## Begin

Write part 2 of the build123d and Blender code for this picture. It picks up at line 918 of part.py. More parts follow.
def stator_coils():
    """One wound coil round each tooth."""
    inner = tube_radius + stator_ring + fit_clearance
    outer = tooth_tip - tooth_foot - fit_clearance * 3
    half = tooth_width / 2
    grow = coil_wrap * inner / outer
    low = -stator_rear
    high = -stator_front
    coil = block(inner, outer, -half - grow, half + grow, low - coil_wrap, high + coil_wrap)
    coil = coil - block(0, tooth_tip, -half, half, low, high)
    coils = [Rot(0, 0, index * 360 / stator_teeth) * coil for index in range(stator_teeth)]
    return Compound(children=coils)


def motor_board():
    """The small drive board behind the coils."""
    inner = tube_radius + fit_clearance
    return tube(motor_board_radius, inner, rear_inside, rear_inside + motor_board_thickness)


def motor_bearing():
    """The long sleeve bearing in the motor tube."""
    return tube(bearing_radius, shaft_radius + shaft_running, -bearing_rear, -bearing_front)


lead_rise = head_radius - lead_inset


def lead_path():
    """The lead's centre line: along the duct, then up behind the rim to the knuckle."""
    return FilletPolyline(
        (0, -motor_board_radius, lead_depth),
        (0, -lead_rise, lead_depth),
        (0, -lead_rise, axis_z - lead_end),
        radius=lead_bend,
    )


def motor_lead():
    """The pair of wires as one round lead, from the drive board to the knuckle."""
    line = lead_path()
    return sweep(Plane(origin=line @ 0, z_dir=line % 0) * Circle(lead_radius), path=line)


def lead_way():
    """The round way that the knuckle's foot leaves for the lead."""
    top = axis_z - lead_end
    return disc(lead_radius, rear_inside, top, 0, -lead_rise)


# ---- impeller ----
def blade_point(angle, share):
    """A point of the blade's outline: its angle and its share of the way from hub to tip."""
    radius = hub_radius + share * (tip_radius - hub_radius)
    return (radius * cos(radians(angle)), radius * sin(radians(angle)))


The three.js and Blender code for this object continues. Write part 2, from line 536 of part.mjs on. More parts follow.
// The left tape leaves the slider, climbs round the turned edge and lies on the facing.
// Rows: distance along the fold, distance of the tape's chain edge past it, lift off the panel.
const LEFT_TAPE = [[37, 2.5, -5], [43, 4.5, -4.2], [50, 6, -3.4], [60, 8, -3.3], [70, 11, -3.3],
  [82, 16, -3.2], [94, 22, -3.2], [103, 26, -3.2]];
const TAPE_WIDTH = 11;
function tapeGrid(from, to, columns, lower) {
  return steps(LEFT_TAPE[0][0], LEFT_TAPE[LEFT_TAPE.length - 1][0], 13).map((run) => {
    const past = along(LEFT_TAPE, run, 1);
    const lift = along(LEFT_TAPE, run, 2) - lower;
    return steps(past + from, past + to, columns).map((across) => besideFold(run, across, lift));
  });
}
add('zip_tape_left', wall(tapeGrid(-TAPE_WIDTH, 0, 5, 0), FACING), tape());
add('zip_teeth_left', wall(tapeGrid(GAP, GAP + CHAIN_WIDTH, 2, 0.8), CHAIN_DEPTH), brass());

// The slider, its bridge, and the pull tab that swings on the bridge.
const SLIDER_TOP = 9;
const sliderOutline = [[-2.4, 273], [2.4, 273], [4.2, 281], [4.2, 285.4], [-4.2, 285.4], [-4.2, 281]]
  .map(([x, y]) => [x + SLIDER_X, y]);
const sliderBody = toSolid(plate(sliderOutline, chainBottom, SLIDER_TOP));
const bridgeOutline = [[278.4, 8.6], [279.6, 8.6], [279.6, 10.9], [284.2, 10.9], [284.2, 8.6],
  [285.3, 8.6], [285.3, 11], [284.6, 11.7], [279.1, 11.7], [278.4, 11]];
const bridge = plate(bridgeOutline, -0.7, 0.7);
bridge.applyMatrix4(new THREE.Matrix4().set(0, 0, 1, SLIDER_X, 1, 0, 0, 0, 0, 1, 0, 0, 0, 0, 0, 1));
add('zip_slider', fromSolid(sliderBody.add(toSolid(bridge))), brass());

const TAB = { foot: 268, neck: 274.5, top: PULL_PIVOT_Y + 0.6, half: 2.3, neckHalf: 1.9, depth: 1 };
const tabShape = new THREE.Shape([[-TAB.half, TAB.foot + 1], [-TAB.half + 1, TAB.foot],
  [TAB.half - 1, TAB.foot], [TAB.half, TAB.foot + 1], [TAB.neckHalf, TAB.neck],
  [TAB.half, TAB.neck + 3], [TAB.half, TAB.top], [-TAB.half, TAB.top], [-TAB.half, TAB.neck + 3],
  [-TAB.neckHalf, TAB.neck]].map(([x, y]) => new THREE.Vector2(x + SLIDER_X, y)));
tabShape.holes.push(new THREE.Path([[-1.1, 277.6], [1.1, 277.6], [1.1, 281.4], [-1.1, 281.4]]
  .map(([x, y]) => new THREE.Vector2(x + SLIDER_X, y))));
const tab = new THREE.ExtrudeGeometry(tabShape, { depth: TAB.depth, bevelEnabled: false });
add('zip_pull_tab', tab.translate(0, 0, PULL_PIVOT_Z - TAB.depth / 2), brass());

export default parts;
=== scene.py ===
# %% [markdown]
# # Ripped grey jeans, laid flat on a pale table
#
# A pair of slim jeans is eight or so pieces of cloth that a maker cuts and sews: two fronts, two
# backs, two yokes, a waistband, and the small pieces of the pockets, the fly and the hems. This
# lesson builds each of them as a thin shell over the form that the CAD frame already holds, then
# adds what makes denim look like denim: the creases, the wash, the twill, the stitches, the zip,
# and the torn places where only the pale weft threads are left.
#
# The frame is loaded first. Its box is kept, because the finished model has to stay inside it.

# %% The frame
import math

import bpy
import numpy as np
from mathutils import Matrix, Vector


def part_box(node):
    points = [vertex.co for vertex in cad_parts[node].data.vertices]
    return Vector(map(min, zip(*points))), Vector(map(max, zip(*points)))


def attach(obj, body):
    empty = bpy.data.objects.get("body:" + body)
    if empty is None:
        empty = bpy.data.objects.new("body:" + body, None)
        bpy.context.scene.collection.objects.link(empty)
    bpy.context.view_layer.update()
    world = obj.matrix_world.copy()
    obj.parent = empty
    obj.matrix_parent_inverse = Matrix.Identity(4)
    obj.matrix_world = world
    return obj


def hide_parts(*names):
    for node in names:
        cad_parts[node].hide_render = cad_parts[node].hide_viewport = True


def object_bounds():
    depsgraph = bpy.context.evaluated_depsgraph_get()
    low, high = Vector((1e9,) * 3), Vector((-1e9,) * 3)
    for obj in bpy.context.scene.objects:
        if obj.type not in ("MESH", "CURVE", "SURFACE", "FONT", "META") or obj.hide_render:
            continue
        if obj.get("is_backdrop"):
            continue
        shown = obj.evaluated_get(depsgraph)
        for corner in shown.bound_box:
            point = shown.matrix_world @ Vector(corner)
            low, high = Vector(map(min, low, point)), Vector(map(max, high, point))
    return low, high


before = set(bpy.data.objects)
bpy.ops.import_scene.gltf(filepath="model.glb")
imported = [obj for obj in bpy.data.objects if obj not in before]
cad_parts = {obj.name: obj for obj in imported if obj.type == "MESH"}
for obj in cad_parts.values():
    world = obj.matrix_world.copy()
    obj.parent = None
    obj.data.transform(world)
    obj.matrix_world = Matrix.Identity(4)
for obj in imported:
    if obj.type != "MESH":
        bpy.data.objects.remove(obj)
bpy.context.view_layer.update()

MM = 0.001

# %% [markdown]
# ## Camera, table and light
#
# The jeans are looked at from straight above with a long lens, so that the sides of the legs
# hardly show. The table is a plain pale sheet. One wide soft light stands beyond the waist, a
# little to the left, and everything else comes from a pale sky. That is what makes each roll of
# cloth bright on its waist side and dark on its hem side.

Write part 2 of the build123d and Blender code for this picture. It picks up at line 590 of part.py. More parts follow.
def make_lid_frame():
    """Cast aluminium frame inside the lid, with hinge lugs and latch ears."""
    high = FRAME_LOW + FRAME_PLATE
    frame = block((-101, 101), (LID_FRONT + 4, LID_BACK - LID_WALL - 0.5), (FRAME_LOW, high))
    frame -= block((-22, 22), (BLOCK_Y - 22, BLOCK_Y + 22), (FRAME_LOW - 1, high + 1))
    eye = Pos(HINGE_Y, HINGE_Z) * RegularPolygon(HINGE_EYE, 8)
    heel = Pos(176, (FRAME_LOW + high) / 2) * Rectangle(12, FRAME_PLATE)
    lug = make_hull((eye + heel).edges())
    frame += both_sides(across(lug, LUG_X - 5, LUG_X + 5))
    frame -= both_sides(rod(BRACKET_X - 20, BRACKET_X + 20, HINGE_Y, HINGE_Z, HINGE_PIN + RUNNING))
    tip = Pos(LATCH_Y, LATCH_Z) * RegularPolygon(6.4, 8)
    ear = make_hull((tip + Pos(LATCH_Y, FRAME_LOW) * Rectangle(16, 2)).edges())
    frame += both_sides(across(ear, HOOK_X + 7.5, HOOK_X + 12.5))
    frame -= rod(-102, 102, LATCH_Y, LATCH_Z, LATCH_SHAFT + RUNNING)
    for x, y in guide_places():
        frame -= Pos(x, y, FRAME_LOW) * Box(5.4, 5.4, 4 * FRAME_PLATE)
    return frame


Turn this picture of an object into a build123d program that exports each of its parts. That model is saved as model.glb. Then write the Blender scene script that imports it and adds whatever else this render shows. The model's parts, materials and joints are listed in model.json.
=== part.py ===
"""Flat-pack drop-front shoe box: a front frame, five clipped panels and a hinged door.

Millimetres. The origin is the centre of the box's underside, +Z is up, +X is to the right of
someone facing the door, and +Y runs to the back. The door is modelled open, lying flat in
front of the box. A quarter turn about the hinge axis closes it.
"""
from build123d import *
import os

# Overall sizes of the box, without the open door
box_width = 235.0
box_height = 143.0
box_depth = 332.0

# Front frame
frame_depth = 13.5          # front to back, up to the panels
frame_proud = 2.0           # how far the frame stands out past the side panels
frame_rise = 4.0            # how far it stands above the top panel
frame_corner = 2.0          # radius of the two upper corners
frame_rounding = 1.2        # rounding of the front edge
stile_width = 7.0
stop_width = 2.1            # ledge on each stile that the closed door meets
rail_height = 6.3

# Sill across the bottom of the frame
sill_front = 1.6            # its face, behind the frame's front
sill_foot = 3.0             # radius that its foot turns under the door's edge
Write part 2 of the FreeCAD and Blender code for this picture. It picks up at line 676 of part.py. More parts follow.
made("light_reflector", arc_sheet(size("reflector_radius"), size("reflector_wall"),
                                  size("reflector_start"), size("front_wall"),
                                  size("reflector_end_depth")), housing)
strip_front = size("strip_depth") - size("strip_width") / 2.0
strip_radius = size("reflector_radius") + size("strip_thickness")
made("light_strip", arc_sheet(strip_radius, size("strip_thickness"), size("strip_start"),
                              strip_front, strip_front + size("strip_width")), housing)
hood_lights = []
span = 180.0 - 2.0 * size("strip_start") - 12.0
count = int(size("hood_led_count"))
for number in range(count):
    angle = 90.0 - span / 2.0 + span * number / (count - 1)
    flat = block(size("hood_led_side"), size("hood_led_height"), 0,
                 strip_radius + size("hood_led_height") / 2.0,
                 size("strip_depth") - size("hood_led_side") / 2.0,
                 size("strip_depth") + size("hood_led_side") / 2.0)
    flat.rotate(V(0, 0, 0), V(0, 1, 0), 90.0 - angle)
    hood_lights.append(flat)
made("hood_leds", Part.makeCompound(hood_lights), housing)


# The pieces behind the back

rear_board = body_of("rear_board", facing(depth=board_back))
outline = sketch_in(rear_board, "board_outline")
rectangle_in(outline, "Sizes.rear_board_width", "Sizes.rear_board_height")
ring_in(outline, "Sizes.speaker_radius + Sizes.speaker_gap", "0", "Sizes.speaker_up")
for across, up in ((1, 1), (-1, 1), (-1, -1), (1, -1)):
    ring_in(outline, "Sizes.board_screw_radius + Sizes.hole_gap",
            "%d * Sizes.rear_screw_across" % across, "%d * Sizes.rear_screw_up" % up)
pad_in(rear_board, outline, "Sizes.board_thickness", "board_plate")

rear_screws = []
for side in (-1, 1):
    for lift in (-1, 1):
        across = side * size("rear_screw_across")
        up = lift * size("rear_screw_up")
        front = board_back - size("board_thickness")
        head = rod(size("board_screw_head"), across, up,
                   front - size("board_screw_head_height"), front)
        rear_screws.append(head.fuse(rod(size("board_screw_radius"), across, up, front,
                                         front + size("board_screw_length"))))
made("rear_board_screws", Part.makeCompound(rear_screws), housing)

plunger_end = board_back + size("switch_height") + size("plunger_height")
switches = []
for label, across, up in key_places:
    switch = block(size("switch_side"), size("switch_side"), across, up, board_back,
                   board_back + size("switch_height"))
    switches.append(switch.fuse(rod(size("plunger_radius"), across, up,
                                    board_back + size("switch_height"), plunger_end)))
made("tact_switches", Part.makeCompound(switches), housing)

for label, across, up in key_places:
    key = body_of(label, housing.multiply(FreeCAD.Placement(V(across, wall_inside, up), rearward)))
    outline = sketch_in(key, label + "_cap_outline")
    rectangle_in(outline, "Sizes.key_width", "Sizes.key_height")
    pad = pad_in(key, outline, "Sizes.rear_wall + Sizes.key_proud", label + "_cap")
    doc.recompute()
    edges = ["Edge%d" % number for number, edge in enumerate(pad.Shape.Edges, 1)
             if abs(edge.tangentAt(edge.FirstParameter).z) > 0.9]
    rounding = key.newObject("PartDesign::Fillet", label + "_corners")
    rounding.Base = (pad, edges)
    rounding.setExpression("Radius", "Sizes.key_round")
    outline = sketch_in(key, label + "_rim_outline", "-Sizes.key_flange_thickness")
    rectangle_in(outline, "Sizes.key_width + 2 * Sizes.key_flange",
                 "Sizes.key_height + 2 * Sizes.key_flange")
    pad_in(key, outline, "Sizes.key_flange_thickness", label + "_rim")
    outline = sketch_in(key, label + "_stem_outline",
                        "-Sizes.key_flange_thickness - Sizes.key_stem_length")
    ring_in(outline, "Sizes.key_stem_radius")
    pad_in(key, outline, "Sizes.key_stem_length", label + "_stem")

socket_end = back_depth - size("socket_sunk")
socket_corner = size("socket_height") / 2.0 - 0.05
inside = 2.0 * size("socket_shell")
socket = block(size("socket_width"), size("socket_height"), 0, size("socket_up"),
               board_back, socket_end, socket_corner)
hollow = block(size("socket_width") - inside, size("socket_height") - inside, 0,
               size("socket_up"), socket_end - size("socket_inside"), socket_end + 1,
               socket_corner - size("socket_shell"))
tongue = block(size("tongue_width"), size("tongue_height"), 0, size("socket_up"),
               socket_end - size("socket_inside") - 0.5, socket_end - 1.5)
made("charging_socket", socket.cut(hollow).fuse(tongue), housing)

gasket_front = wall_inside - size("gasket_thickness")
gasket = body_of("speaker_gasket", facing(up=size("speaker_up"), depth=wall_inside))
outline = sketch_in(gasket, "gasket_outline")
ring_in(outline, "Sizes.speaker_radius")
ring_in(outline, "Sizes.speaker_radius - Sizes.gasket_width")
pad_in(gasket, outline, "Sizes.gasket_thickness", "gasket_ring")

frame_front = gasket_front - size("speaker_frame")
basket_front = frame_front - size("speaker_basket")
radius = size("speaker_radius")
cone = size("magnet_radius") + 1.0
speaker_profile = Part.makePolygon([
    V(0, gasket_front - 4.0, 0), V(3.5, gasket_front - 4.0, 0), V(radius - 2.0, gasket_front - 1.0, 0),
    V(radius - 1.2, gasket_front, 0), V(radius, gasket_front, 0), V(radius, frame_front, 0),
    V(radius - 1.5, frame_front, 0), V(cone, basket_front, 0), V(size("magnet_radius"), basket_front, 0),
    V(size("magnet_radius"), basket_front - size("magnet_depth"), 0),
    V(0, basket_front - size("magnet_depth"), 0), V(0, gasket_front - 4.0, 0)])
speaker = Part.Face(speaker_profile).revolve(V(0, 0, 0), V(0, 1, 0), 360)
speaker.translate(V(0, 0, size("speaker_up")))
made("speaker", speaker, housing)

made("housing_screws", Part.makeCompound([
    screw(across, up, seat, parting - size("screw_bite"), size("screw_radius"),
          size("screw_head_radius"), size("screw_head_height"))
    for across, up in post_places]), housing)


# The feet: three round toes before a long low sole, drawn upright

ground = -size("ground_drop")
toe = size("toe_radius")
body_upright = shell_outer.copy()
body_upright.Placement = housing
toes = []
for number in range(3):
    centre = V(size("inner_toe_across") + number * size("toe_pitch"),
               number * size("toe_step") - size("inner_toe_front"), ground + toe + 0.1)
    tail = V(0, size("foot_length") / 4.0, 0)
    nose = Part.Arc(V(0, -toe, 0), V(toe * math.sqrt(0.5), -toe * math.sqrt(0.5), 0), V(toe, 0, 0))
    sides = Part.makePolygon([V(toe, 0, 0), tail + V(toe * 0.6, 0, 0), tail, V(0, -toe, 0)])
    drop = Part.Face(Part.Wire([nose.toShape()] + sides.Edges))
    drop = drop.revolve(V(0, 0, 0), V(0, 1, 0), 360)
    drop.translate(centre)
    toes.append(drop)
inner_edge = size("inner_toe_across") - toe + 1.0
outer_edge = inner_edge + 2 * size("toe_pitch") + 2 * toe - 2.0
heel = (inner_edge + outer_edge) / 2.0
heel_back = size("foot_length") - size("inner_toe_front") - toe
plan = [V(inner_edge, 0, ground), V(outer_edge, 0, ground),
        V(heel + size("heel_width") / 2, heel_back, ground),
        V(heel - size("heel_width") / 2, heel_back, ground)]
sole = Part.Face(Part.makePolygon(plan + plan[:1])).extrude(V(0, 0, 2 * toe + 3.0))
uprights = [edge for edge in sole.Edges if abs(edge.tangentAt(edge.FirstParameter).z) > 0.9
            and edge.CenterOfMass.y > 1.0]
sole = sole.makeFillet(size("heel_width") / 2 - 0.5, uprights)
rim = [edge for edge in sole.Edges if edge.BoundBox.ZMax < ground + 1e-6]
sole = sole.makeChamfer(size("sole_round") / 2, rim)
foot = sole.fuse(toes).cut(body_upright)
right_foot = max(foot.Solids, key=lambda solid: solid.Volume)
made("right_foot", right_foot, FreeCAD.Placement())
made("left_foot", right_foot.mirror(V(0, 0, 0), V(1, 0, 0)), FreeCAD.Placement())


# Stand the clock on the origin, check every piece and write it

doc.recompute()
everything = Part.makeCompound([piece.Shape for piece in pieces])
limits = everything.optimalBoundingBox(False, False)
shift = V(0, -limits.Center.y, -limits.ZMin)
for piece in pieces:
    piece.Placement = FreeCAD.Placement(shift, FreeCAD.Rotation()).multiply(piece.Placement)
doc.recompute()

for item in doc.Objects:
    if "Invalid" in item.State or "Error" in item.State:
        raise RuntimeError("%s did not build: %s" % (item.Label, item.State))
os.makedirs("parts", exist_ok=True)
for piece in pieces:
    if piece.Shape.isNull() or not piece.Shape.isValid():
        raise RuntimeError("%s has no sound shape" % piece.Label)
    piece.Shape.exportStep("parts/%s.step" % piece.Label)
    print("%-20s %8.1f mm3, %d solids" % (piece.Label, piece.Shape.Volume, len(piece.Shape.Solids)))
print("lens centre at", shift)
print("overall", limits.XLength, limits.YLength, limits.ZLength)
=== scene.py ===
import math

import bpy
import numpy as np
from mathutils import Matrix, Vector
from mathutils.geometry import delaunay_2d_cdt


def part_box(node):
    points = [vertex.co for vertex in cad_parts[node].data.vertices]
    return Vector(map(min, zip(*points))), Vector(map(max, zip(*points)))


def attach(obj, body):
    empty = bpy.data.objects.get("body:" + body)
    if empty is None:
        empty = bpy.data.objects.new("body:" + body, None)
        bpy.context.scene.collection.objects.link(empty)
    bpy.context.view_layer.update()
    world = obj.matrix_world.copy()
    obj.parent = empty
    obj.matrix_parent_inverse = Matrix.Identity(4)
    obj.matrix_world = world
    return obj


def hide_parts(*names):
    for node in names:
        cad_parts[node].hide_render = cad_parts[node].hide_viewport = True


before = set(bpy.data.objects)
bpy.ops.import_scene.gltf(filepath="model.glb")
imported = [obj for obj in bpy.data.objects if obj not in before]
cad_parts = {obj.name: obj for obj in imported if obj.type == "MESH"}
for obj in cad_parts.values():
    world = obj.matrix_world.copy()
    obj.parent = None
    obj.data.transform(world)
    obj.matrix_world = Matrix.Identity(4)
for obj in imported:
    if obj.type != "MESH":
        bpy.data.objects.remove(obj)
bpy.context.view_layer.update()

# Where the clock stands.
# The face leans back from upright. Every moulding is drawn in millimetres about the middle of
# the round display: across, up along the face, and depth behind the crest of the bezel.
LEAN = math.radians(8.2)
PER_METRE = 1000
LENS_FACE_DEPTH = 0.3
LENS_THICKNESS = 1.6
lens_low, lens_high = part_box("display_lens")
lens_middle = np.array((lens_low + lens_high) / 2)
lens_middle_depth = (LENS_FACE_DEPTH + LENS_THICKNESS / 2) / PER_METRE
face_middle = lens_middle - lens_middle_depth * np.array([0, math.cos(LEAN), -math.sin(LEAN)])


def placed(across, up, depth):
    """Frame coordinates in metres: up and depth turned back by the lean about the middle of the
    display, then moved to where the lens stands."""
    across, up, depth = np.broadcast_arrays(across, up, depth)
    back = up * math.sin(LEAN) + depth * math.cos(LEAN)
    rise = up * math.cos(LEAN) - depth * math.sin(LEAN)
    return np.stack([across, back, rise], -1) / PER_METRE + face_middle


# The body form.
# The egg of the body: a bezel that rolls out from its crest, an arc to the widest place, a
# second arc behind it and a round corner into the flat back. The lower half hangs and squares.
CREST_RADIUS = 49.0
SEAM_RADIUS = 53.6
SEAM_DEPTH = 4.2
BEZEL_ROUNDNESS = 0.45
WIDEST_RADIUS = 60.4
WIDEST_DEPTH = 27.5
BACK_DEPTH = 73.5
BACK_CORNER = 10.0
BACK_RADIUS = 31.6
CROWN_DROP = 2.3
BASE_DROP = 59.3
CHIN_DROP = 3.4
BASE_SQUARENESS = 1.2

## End

What is being asked »
Begin with the line containing "274.5, top: PULL_PIVOT_Y", end with the line containing "depsgraph = bpy.context.evaluated_depsgraph_get()", and transcribe exactly every line in that span, with nothing added.

Expected answer »
const TAB = { foot: 268, neck: 274.5, top: PULL_PIVOT_Y + 0.6, half: 2.3, neckHalf: 1.9, depth: 1 };
const tabShape = new THREE.Shape([[-TAB.half, TAB.foot + 1], [-TAB.half + 1, TAB.foot],
  [TAB.half - 1, TAB.foot], [TAB.half, TAB.foot + 1], [TAB.neckHalf, TAB.neck],
  [TAB.half, TAB.neck + 3], [TAB.half, TAB.top], [-TAB.half, TAB.top], [-TAB.half, TAB.neck + 3],
  [-TAB.neckHalf, TAB.neck]].map(([x, y]) => new THREE.Vector2(x + SLIDER_X, y)));
tabShape.holes.push(new THREE.Path([[-1.1, 277.6], [1.1, 277.6], [1.1, 281.4], [-1.1, 281.4]]
  .map(([x, y]) => new THREE.Vector2(x + SLIDER_X, y))));
const tab = new THREE.ExtrudeGeometry(tabShape, { depth: TAB.depth, bevelEnabled: false });
add('zip_pull_tab', tab.translate(0, 0, PULL_PIVOT_Z - TAB.depth / 2), brass());

export default parts;
=== scene.py ===
# %% [markdown]
# # Ripped grey jeans, laid flat on a pale table
#
# A pair of slim jeans is eight or so pieces of cloth that a maker cuts and sews: two fronts, two
# backs, two yokes, a waistband, and the small pieces of the pockets, the fly and the hems. This
# lesson builds each of them as a thin shell over the form that the CAD frame already holds, then
# adds what makes denim look like denim: the creases, the wash, the twill, the stitches, the zip,
# and the torn places where only the pale weft threads are left.
#
# The frame is loaded first. Its box is kept, because the finished model has to stay inside it.

# %% The frame
import math

import bpy
import numpy as np
from mathutils import Matrix, Vector


def part_box(node):
    points = [vertex.co for vertex in cad_parts[node].data.vertices]
    return Vector(map(min, zip(*points))), Vector(map(max, zip(*points)))


def attach(obj, body):
    empty = bpy.data.objects.get("body:" + body)
    if empty is None:
        empty = bpy.data.objects.new("body:" + body, None)
        bpy.context.scene.collection.objects.link(empty)
    bpy.context.view_layer.update()
    world = obj.matrix_world.copy()
    obj.parent = empty
    obj.matrix_parent_inverse = Matrix.Identity(4)
    obj.matrix_world = world
    return obj


def hide_parts(*names):
    for node in names:
        cad_parts[node].hide_render = cad_parts[node].hide_viewport = True


def object_bounds():
    depsgraph = bpy.context.evaluated_depsgraph_get()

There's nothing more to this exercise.